While I was watching all of this, I came up with an idea.
What about if the people with Disabled Parking Permits were allowed to leave first and other motorists had to give way? It would probably cause an outrage, but it wouldn’t hurt most people to wait an extra 15 minutes or even half an hour. However, knowing we could exit a venue quickly would provide seriously disabled and chronically ill people with much greater community participation.
What do you think?
For our family these recommendations also have further application. My Mum had bought a ticket to the lunchtime matinee concert but seriously put her back out and couldn’t attend. I’d actually encouraged her to have a go, because I thought the venue would help us find a way. However, I’m glad she stayed home because it would’ve been too much. She would’ve needed a lot of extra support and as much as catering for one little girl’s Grandma isn’t much to ask, that crowd was brutal and to be fair, she’s nowhere near well enough.
My intentions here are not to criticise or throw stones but to raise awareness. Let you travel in our shoes for a night and open your eyes to our struggles.

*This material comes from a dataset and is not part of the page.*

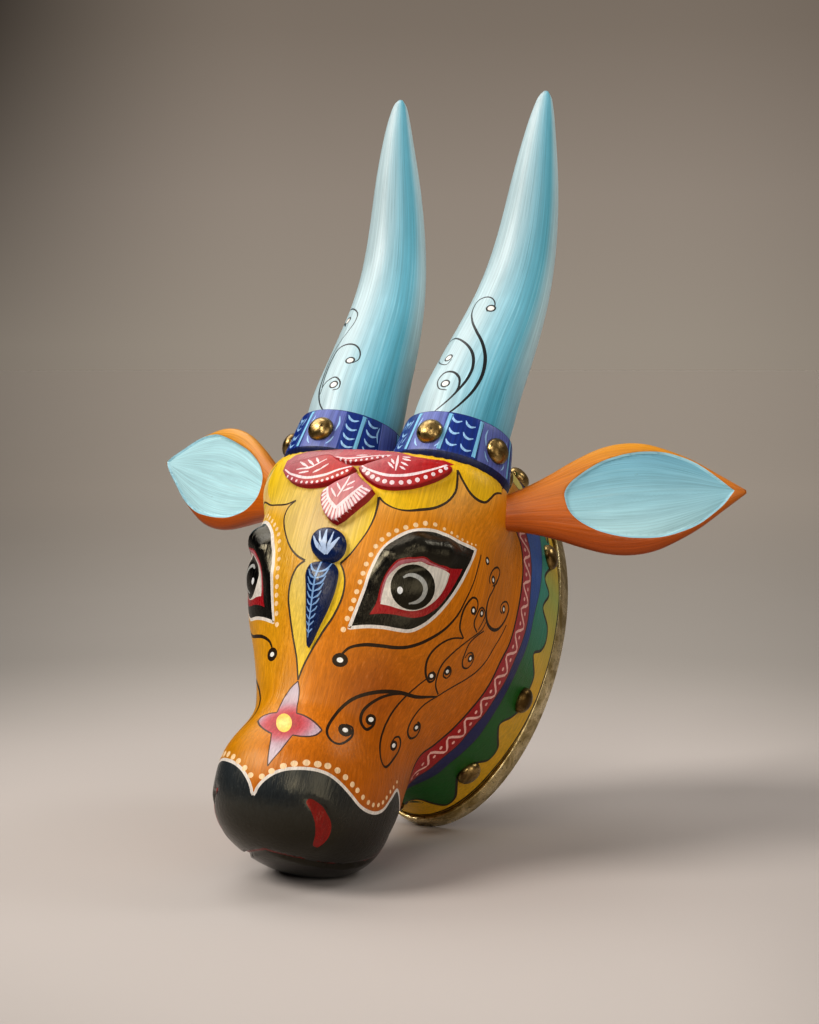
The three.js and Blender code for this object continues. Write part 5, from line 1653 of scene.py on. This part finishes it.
def horn_lit_and_shaded(side):
    """Sky blue, paler on the cow's right as painted light; teal at the root and along the cow's left, partly
    the paint and partly painted shade; a pale streak past that, a painted reflection.
    """
    across = row_to_head_way((math.cos(CAMERA_YAW), math.sin(CAMERA_YAW), 0))

    def shade(corner):
        t = np.clip((corner[..., 1] - HORN_FOOT) / (HORN_TOP - HORN_FOOT), 0, 1)
        radius, = eased(HORN_RADII, t)
        turn = (corner - horn_axis(side, t)) @ across / np.maximum(radius, 3)
        colour = colour_at(turn, HORN_LIGHT_ACROSS, HORN_LIGHT_SHADE_CODES)
        # teal at the root on the far side, partly painted shade
        root = np.clip((345 - corner[..., 1]) / 90, 0, 1)[..., None]
        root = root * np.clip(0.12 + 0.6 * turn, 0, 0.75)[..., None]
        return colour * (1 - root) + linear("3C9DB8") * root
    return shade


PALETTE.update({
    # the horns' blues carry painted light, painted shade and a painted reflection
    "horn_1": (horn_lit_and_shaded(1), 0.34), "horn_-1": (horn_lit_and_shaded(-1), 0.34), "horn_line": ("1A1E20", 0.4),
    "collar_foot": ("101B4C", 0.38), "collar_blue": ("0F3080", 0.34), "collar_violet": ("5E68AA", 0.42),
    "collar_line": ("7CBCDE", 0.42), "collar_dark": ("0C1A40", 0.4),
    "collar_white": ("9CC4E8", 0.42), "collar_rim": ("1C2F78", 0.4),
    # ear orange darker and redder low down as painted shade, yellower along the top as painted light
    "ear": (shade_between(("A04806", "BE5E04", "CC7A12", "D8942A"), (232, 250, 284, 304),
                          stand_height), 0.34),
    "ear_rim": ("9CCAD6", 0.42),
    # the cow's left ear's scoop darker towards the top, paler below: painted shade in the hollow
    "ear_blue": (shade_between(("B2D8DC", "98C6D0", "7CB2C2", "6CA2B6"), (238, 260, 284, 300),
                               stand_height), 0.4),
    # the cow's right ear's scoop paler all over: a lit copy of the same blue, painted light
    "ear_blue_lit": ("B8E0E6", 0.4)})

for word, side in (("left", 1), ("right", -1)):
    horn(side, word)
    collar(side, word)
    ear(side, word)
hoop()
nails()
carved_head()


# The studio: how much its light, and the floor's painted shade, darken to the left, more with height, and to
# the right; the floor's greys, with painted shade between near and far, and the distances in metres over
# which one goes into the next
LEFT_DIM, LEFT_RISE, RIGHT_DIM = 0.52, 4.8, 0.62
FLOOR_NEAR, FLOOR_MIDDLE, FLOOR_FAR = "B8AFA9", "9B948D", "C1B6AB"
FLOOR_FADE, FLOOR_FAR_FADE = (0.3, 1.05), (0.9, 4.2)


def fall_off(n, way):
    """How the studio darkens to the left, more so higher up, and to the right, by direction: in the world's
    light, and as painted shade on the floor.
    """
    across = n.add("ShaderNodeVectorMath", {0: way, 1: (math.cos(CAMERA_YAW), math.sin(CAMERA_YAW), 0)},
                   operation="DOT_PRODUCT").outputs["Value"]
    up = n.add("ShaderNodeSeparateXYZ", {0: way}).outputs["Z"]
    above = n.sum("MAXIMUM", n.sum("MINIMUM", up, 0.2), 0)
    deep = n.sum("ADD", n.sum("MULTIPLY", above, LEFT_RISE), LEFT_DIM)
    left = n.sum("SUBTRACT", 1, n.sum("MULTIPLY", n.ramp(across, -0.3, -0.06, 1, 0), deep))
    return left, n.ramp(across, 0.11, 0.34, 1.0, RIGHT_DIM)


def stage():
    """A pale floor that darkens into the grey of the wall, with painted shade towards the sides."""
    bm = bmesh.new()
    bmesh.ops.create_circle(bm, cap_ends=True, segments=96, radius=30)
    mesh = bpy.data.meshes.new("floor")
    bm.to_mesh(mesh)
    bm.free()
    floor = bpy.data.objects.new("floor", mesh)
    bpy.context.scene.collection.objects.link(floor)
    n = Nodes("floor_paint")
    where = n.add("ShaderNodeTexCoord").outputs["Object"]
    away = n.add("ShaderNodeVectorMath", {0: where}, operation="LENGTH").outputs["Value"]
    mottle = n.ramp(n.noise((3, 3, 3), 3), 0.3, 0.7, -0.02, 0.02)
    share = n.sum("ADD", n.ramp(away, *FLOOR_FADE), mottle, True)
    far = n.ramp(away, *FLOOR_FAR_FADE)
    way = n.add("ShaderNodeVectorMath", {0: where, 1: CAMERA_PLACE}, operation="SUBTRACT")
    way = n.add("ShaderNodeVectorMath", {0: way}, operation="NORMALIZE").outputs[0]
    left, right = fall_off(n, way)
    # painted shade on the floor to the left and right
    dim = n.sum("MULTIPLY", n.sum("SUBTRACT", 1, n.sum("MULTIPLY", n.sum("SUBTRACT", 1, left), share)), right)
    # floor greys darker between near and far: painted shade
    paint = n.mix(far, n.mix(share, rgb(FLOOR_NEAR), rgb(FLOOR_MIDDLE)), rgb(FLOOR_FAR))
    grey = n.add("ShaderNodeCombineColor", {0: dim, 1: dim, 2: dim}).outputs[0]
    paint = n.mix(1.0, paint, grey, "MULTIPLY")
    mesh.materials.append(n.done(paint, 0.7))


def sky():
    """Soft light all round: wall grey at the height of the eye, brighter above."""
    world = bpy.data.worlds.new("studio")
    world.use_nodes = True
    bpy.context.scene.world = world
    n = Nodes("studio", tree=world.node_tree)
    way = n.add("ShaderNodeTexCoord").outputs["Generated"]
    ramp = n.add("ShaderNodeValToRGB", {"Fac": n.add("ShaderNodeSeparateXYZ", {0: way}).outputs["Z"]})
    first, last = ramp.color_ramp.elements[0], ramp.color_ramp.elements[1]
    first.position, first.color = 0.0, rgb("938A7F")
    last.position, last.color = 0.85, rgb("A8A6A2")
    for at, code in ((0.07, "8C8278"), (0.146, "7A7066"), (0.3, "645C54"), (0.5, "8A8680")):
        ramp.color_ramp.elements.new(at).color = rgb(code)
    dim = n.sum("MULTIPLY", *fall_off(n, way))
    dim = n.add("ShaderNodeCombineColor", {0: dim, 1: dim, 2: dim}).outputs[0]
    back = world.node_tree.nodes["Background"]
    n.put(back.inputs["Color"], n.mix(1.0, ramp.outputs["Color"], dim, "MULTIPLY"))
    back.inputs["Strength"].default_value = 1.0


def softbox(name, place, aim, size, power, colour):
    """A square lamp of that size, turned to what it lights."""
    lamp = bpy.data.lights.new(name, "AREA")
    lamp.shape, lamp.size, lamp.energy, lamp.color = "SQUARE", size, power, colour
    box = bpy.data.objects.new(name, lamp)
    box.location = place
    box.rotation_euler = (Vector(aim) - Vector(place)).to_track_quat("-Z", "Y").to_euler()
    bpy.context.scene.collection.objects.link(box)


def far_light(name, way, power, spread, colour):
    """A wide soft lamp a long way off, towards way."""
    lamp = bpy.data.lights.new(name, "SUN")
    lamp.angle, lamp.energy, lamp.color = math.radians(spread), power, colour
    box = bpy.data.objects.new(name, lamp)
    box.location = way
    box.rotation_euler = Vector(way).to_track_quat("Z", "Y").to_euler()
    bpy.context.scene.collection.objects.link(box)


def camera():
    lens = bpy.data.cameras.new("camera")
    lens.sensor_width, lens.lens = 36, PHOTO_FOCAL / PHOTO_SIZE[1] * 36
    lens.clip_start, lens.clip_end = 0.05, 100
    eye = bpy.data.objects.new("camera", lens)
    eye.location = CAMERA_PLACE
    eye.rotation_euler = (math.pi / 2 - CAMERA_PITCH, 0, CAMERA_YAW)
    bpy.context.scene.collection.objects.link(eye)
    bpy.context.scene.camera = eye


stage()
sky()
far_light("key", (-0.58, -0.55, 0.72), 2.2, 26, (1.0, 0.975, 0.94))
softbox("top", (-1.2, 0.35, 1.9), (-0.05, -0.05, 0.25), 1.5, 20, (1.0, 0.985, 0.96))
softbox("rim", (1.2, 1.0, 1.5), (0, 0, 0.4), 0.6, 6, (0.95, 0.97, 1.0))
softbox("front", (0.6, -1.85, 1.05), (0, -0.1, 0.2), 0.5, 4.5, (1.0, 0.98, 0.95))
softbox("brow", (0.2, -1.5, 1.6), (0, -0.1, 0.2), 0.55, 5.5, (1.0, 0.98, 0.95))
softbox("side", (1.7, -0.9, 0.7), (0, -0.05, 0.2), 1.2, 9, (1.0, 0.98, 0.95))
camera()
bpy.context.scene.view_settings.view_transform = "Standard"
bpy.context.scene.view_settings.look = "Medium High Contrast"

Before I became aware of my own disabilities, I never thought about such difficulties either. I was young and only thought about number one too. However, all I ask is that you open your eyes and respond from your heart, instead of your rule book. Have compassion.
I am not talking about making huge changes, but together we can move mountains. Not just these mountains, but all sorts of mountains which make it harder for anyone to fully participate in the seemingly simple things of life.
Okay. So where’s your shovel? Let’s start digging!